What the task asks »
Copy the listing below line for line, starting at its first line and ending with the line that has "return piece" in it. Add nothing.

Information provided »
══════
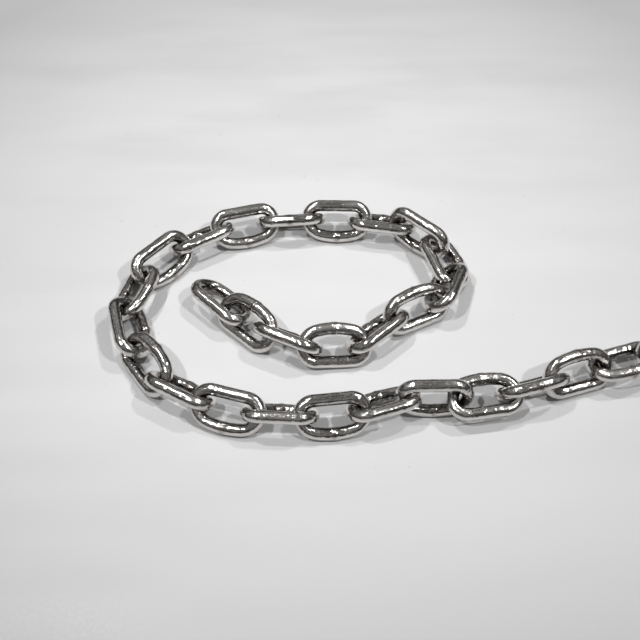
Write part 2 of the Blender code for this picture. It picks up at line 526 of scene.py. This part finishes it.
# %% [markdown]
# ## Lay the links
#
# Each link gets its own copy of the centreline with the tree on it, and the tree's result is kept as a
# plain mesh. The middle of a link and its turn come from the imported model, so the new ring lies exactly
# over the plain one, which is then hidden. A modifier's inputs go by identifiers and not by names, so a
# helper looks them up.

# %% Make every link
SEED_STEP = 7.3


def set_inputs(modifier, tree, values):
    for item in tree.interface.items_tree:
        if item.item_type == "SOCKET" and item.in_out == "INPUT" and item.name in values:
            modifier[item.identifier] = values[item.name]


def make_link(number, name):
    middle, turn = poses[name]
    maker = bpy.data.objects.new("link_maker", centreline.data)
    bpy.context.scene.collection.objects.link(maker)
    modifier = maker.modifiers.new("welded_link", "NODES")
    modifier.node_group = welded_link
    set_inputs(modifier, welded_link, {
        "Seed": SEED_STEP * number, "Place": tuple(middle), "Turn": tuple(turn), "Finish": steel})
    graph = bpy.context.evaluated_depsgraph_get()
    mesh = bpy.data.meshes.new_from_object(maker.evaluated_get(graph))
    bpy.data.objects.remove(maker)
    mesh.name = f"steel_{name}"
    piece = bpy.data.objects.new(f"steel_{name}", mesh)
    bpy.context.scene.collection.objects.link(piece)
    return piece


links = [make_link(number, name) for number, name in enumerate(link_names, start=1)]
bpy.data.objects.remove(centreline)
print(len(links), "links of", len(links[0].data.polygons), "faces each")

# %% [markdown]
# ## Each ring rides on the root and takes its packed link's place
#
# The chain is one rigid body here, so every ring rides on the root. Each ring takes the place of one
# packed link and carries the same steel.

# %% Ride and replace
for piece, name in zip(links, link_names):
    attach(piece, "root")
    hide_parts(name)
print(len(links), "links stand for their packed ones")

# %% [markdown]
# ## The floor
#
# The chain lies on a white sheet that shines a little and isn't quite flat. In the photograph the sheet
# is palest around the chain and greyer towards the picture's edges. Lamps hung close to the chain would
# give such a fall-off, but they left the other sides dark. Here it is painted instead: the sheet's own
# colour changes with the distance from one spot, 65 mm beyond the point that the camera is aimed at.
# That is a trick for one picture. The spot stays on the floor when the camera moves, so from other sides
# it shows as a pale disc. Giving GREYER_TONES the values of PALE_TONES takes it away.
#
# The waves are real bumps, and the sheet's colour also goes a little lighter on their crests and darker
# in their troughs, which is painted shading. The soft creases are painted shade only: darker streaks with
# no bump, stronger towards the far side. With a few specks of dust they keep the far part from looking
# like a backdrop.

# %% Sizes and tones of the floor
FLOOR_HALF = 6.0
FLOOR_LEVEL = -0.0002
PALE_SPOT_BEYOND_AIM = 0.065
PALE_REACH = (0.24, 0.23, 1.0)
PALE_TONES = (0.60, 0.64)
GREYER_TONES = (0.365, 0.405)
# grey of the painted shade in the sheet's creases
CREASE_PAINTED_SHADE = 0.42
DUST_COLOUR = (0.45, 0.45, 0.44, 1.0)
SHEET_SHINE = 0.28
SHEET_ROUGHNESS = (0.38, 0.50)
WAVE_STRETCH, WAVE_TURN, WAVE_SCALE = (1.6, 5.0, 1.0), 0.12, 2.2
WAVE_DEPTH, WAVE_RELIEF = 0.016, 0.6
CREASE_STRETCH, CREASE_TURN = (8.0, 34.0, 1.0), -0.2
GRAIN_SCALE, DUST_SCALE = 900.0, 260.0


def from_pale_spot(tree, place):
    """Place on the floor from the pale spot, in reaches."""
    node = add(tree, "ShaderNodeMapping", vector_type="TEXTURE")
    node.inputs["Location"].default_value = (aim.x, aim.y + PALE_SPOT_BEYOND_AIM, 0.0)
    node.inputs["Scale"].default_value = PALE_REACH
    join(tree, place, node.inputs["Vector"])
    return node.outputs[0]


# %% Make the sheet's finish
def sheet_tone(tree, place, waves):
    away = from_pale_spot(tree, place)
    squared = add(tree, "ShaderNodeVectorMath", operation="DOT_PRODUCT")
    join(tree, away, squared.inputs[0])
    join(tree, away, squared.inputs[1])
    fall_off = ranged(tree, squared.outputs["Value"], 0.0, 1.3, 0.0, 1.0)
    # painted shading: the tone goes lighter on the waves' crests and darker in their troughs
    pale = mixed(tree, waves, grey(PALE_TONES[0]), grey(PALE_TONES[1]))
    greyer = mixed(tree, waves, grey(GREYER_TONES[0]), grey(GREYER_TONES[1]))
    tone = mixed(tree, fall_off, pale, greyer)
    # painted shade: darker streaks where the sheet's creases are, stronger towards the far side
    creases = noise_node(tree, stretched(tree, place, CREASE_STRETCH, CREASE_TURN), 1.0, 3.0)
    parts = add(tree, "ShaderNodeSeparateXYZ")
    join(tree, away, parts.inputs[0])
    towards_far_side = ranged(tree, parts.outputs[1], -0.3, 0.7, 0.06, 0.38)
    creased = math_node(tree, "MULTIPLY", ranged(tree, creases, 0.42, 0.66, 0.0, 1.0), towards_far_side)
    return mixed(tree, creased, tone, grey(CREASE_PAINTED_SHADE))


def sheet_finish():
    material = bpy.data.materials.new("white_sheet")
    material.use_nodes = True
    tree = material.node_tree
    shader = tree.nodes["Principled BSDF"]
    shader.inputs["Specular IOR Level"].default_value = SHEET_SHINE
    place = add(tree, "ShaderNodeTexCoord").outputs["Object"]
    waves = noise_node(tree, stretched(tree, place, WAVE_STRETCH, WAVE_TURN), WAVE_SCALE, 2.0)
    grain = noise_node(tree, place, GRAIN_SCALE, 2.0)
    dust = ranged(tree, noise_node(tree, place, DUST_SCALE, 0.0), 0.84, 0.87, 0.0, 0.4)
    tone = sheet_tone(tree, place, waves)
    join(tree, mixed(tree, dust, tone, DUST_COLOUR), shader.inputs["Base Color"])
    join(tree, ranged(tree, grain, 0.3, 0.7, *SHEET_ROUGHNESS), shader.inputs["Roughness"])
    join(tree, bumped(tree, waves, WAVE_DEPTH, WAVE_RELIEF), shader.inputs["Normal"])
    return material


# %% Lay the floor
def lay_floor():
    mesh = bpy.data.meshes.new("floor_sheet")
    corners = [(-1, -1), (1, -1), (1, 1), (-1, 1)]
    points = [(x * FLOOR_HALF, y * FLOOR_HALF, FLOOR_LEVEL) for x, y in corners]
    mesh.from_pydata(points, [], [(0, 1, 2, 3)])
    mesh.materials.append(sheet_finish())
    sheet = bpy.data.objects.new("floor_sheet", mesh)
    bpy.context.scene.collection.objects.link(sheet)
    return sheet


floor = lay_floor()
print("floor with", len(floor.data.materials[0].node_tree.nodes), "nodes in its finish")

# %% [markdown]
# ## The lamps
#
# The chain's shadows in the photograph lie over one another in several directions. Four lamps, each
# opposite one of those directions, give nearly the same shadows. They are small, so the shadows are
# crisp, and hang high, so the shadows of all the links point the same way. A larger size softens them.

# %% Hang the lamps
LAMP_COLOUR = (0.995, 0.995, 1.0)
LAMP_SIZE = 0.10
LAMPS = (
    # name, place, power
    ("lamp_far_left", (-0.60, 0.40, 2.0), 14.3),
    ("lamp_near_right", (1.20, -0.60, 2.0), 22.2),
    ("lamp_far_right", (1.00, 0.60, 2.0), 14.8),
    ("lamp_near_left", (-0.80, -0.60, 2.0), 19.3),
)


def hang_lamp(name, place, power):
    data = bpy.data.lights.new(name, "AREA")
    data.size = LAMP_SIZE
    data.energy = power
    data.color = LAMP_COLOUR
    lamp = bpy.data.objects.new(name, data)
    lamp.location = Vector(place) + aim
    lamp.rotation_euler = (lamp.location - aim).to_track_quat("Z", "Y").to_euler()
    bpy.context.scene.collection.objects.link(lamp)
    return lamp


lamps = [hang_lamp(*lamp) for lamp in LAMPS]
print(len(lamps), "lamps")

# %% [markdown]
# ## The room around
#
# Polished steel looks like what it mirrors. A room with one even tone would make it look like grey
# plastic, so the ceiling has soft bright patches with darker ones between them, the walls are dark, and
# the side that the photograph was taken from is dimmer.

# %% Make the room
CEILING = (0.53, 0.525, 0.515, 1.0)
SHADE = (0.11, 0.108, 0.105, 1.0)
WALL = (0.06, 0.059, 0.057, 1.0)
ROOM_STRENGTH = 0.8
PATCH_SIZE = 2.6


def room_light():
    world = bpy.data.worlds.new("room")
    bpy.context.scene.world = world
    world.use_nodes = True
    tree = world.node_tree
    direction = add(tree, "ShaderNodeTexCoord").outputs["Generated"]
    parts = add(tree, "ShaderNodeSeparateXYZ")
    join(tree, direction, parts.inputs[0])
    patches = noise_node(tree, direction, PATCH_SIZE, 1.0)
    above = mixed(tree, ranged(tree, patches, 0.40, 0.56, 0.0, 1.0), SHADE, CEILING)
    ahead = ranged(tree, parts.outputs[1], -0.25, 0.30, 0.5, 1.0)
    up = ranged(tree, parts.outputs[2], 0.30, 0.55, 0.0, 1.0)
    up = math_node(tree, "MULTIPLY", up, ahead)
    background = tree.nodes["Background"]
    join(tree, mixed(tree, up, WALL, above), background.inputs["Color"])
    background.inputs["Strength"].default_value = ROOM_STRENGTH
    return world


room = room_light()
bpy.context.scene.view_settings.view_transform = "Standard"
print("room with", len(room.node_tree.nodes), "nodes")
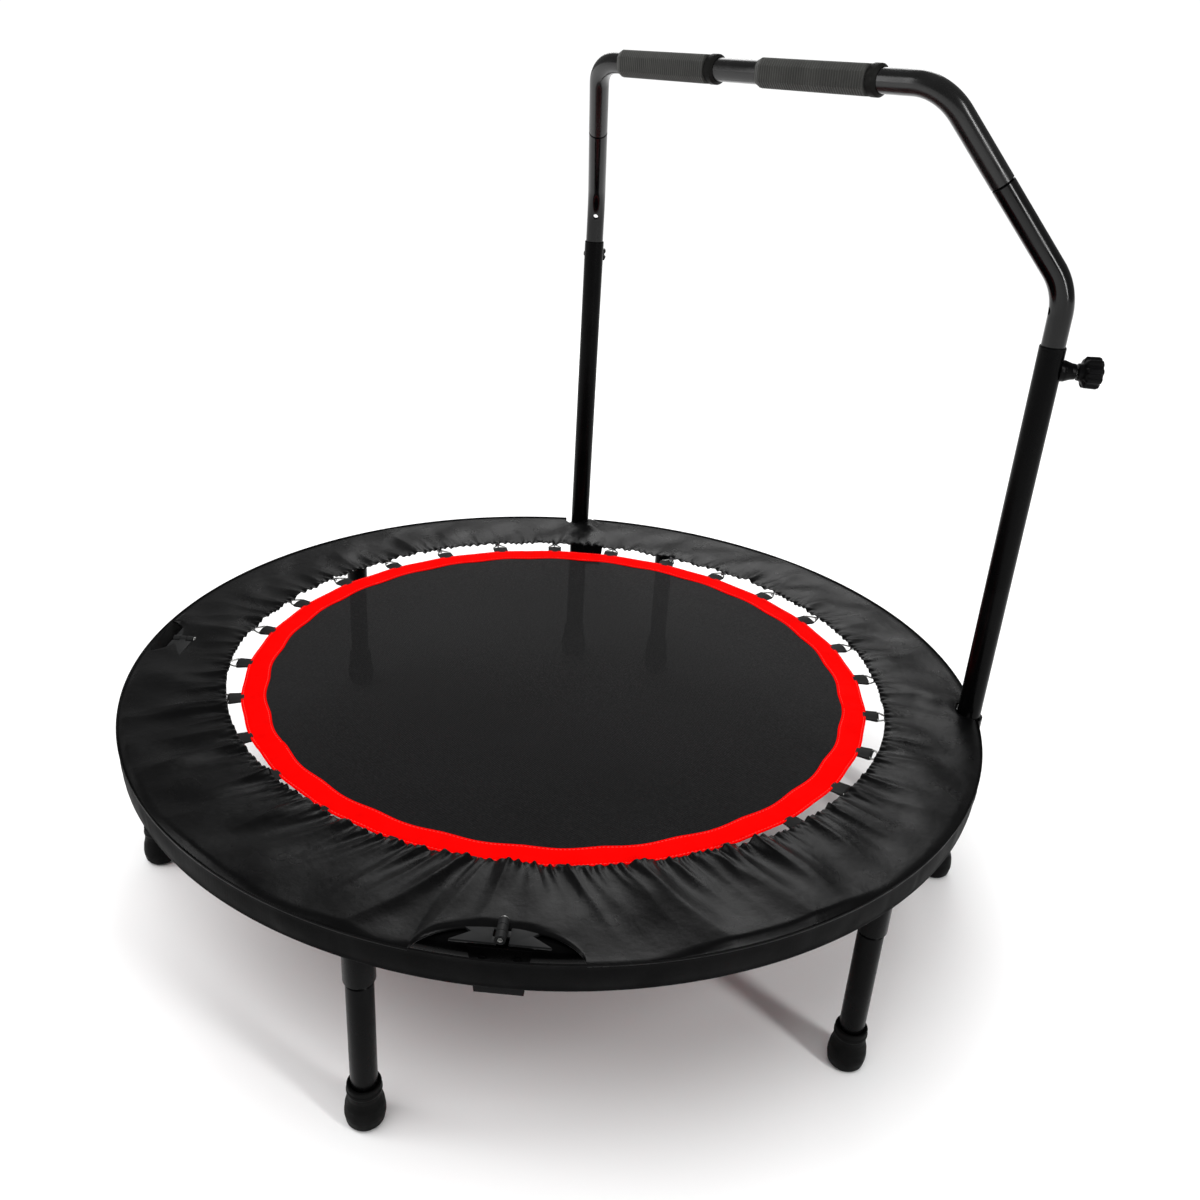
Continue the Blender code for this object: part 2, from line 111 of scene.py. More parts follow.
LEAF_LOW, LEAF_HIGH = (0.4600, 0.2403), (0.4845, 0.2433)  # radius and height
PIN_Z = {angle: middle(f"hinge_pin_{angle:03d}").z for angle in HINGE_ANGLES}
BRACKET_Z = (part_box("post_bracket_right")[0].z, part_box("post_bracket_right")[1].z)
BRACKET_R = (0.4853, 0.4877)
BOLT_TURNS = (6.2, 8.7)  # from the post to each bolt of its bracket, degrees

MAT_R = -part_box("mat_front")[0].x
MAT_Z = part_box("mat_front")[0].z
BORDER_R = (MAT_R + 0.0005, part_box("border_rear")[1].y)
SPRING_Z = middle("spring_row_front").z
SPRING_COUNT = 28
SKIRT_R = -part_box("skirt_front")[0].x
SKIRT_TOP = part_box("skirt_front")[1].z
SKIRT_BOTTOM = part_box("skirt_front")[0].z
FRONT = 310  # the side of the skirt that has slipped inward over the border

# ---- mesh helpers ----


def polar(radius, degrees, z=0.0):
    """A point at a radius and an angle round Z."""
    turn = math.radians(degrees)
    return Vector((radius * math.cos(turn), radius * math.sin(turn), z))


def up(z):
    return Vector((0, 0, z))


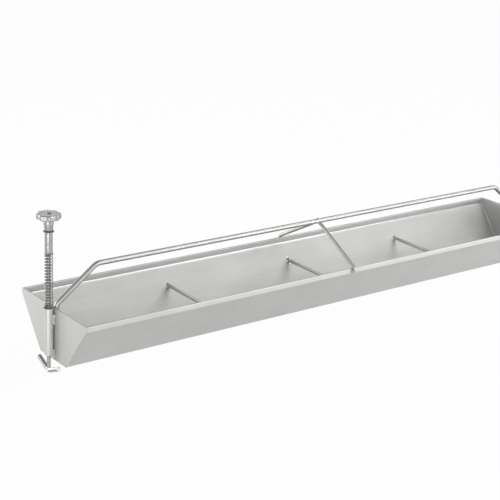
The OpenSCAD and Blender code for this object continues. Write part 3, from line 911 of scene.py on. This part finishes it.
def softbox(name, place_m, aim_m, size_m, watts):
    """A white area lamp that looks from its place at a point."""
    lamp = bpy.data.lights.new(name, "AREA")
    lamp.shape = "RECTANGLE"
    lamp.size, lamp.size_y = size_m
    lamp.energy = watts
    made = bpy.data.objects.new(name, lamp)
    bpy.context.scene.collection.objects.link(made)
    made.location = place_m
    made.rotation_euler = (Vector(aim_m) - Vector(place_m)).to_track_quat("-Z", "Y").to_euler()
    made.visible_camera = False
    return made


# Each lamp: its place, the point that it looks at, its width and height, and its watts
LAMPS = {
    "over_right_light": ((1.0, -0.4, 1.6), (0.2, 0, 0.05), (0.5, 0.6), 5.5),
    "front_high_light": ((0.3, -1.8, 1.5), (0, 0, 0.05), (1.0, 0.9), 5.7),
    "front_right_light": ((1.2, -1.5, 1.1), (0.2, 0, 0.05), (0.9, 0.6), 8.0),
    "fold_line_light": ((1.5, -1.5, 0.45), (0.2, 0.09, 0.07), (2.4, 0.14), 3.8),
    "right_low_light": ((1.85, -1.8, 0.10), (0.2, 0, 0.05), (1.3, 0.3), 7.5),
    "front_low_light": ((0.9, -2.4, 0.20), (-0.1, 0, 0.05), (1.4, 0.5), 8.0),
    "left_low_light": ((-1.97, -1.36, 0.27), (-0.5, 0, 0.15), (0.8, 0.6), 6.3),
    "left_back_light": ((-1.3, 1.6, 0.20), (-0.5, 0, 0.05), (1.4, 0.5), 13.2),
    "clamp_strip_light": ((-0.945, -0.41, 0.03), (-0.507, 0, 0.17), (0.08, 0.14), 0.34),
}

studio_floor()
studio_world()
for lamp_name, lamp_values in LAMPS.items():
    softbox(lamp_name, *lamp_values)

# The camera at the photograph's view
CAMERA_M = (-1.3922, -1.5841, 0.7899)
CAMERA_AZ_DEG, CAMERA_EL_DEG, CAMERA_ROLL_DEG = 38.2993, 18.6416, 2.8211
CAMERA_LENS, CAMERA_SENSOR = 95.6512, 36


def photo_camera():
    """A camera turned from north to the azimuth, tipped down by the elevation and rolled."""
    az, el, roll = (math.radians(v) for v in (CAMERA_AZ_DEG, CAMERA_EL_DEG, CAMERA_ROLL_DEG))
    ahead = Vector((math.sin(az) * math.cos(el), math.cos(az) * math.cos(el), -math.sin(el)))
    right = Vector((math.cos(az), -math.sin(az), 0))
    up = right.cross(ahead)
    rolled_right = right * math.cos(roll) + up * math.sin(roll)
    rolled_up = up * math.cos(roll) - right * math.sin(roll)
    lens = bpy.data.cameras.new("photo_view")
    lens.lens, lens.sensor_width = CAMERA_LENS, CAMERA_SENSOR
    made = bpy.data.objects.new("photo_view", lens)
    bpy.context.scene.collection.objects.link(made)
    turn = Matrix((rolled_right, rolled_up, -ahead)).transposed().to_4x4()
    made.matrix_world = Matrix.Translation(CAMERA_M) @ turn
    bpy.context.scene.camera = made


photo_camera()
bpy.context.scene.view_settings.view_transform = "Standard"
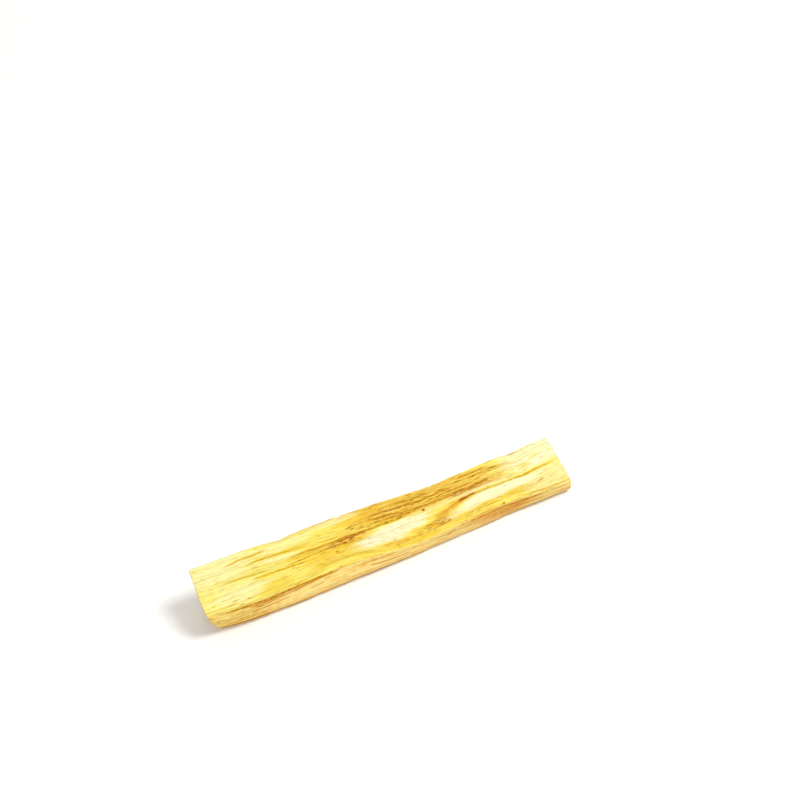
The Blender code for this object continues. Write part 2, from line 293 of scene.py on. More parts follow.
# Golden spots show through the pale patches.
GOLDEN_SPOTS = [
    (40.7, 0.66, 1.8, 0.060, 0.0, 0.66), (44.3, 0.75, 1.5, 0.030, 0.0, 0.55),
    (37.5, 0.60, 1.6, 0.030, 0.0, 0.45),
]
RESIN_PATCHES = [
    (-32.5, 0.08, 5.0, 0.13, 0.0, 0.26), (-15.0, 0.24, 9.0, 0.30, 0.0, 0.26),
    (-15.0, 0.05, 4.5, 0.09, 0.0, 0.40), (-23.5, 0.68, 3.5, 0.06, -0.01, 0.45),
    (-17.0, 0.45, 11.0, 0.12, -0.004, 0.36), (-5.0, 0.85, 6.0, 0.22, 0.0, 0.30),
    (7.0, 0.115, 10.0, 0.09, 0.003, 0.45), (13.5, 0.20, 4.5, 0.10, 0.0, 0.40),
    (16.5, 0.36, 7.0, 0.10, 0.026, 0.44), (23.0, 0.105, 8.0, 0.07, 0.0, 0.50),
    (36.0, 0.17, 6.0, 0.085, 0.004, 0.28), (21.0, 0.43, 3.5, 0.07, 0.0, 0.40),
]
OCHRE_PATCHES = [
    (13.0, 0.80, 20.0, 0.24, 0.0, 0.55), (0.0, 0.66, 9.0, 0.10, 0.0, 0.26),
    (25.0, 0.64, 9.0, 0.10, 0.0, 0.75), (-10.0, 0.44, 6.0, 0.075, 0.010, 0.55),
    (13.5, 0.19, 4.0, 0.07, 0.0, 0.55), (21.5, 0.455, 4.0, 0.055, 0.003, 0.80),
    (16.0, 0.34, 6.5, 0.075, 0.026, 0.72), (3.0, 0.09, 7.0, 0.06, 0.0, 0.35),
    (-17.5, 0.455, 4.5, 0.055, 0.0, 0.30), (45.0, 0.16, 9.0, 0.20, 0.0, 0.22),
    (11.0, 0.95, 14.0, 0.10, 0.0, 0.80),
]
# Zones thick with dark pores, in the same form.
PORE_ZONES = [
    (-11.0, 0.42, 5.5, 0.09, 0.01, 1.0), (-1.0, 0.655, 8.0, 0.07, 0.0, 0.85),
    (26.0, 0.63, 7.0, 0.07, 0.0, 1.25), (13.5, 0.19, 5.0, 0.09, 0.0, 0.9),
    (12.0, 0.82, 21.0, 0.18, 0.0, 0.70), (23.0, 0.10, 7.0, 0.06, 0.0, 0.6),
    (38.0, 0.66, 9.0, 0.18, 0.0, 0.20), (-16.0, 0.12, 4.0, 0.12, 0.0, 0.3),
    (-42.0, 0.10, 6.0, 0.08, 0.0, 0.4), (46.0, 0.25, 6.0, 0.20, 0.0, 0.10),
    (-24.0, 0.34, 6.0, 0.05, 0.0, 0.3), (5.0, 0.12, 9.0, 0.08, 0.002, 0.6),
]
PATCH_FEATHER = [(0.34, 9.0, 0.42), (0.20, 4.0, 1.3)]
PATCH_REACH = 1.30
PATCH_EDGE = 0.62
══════
The result »
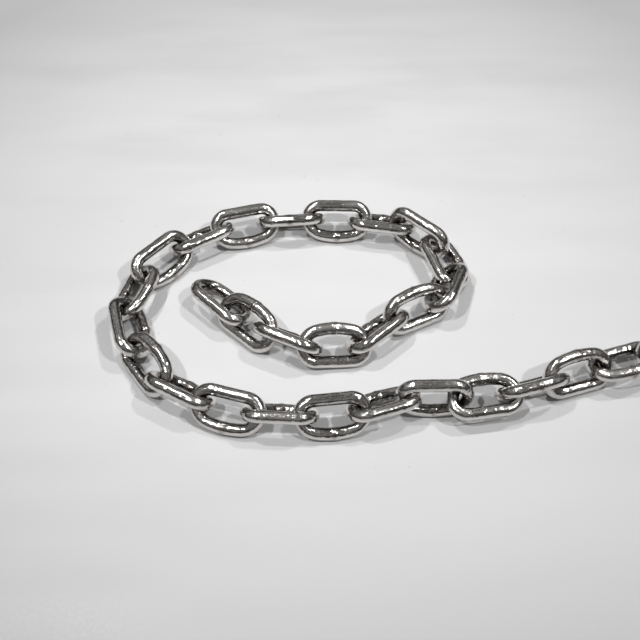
Write part 2 of the Blender code for this picture. It picks up at line 526 of scene.py. This part finishes it.
# %% [markdown]
# ## Lay the links
#
# Each link gets its own copy of the centreline with the tree on it, and the tree's result is kept as a
# plain mesh. The middle of a link and its turn come from the imported model, so the new ring lies exactly
# over the plain one, which is then hidden. A modifier's inputs go by identifiers and not by names, so a
# helper looks them up.

# %% Make every link
SEED_STEP = 7.3


def set_inputs(modifier, tree, values):
    for item in tree.interface.items_tree:
        if item.item_type == "SOCKET" and item.in_out == "INPUT" and item.name in values:
            modifier[item.identifier] = values[item.name]


def make_link(number, name):
    middle, turn = poses[name]
    maker = bpy.data.objects.new("link_maker", centreline.data)
    bpy.context.scene.collection.objects.link(maker)
    modifier = maker.modifiers.new("welded_link", "NODES")
    modifier.node_group = welded_link
    set_inputs(modifier, welded_link, {
        "Seed": SEED_STEP * number, "Place": tuple(middle), "Turn": tuple(turn), "Finish": steel})
    graph = bpy.context.evaluated_depsgraph_get()
    mesh = bpy.data.meshes.new_from_object(maker.evaluated_get(graph))
    bpy.data.objects.remove(maker)
    mesh.name = f"steel_{name}"
    piece = bpy.data.objects.new(f"steel_{name}", mesh)
    bpy.context.scene.collection.objects.link(piece)
    return piece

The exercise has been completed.